There is also a genuine emotional argument to be made — and we should reject the notion that an emotional argument is, ipso facto, worthless. Mayor Bill de Blasio couldn’t understand why New Yorkers laughed off his idea to replace Central Park’s famous horse-drawn carriages with electric buggies. To the rigorously unimaginative, the horse-drawn carriage and the buggy perform exactly the same role and are therefore identical except in terms of efficiency. But, to the normal person, the horse has an obvious romance and is part of another right not enshrined in the Constitution — the right to have a good time and enjoy life, when possible. Driving is fun. Liberals would be thrilled to death if we all drove the exact same type and model of car (or, rather, had it drive us). I think it might be a little boring. All those Toyota Priuses . . .
But if switching over to driverless cars will save lives — and there’s substantial evidence that it would — how can we have the gall to argue against it? Our final defense is that we believe there is some intangible value to having a human in charge, even if the human does a demonstrably worse job than a computer would. The way to be really safe would be to lock us all in bulletproof cases, where we couldn’t hurt ourselves or anyone else, where we’d be fed only healthy foods (no 20-ounce soft drinks, obviously), and in which we’d be ferried safely from one approved, safe location to another by reasonably obedient machines.
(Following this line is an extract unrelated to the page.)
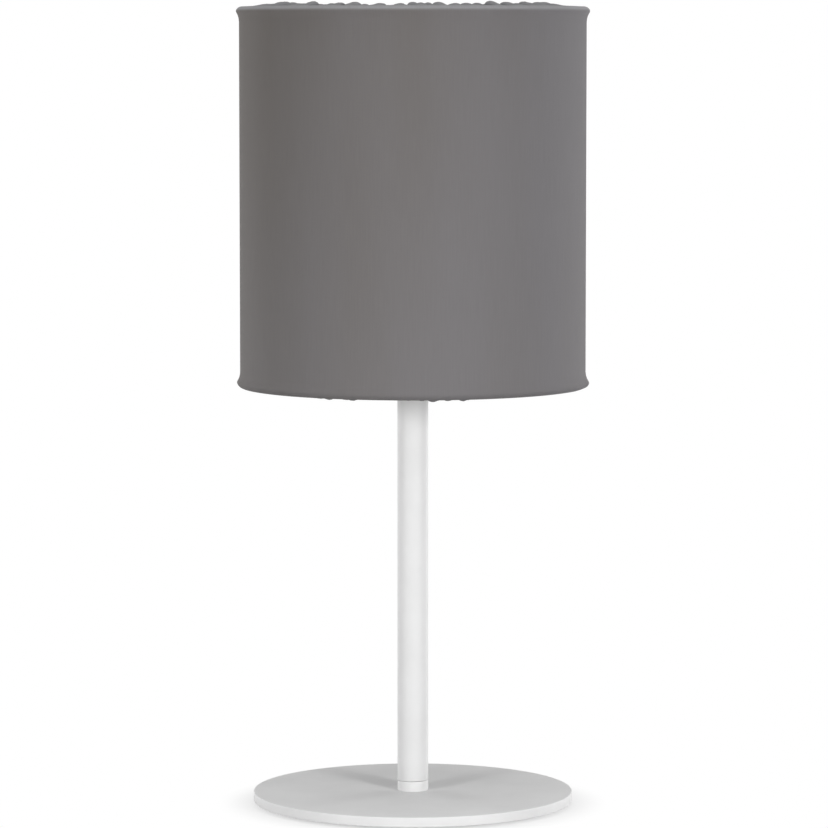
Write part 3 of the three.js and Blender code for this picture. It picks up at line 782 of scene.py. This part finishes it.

It would be even safer if we could just plug our brains into something (we could call it “the matrix”) and never have to go anywhere at all. Some transhumanists are — no kidding — looking forward to this. But other people might consider that there is a certain price we pay in danger — even in death — for being human and living in a world run by humans. We should think twice before deciding we want to live in a world run by something else.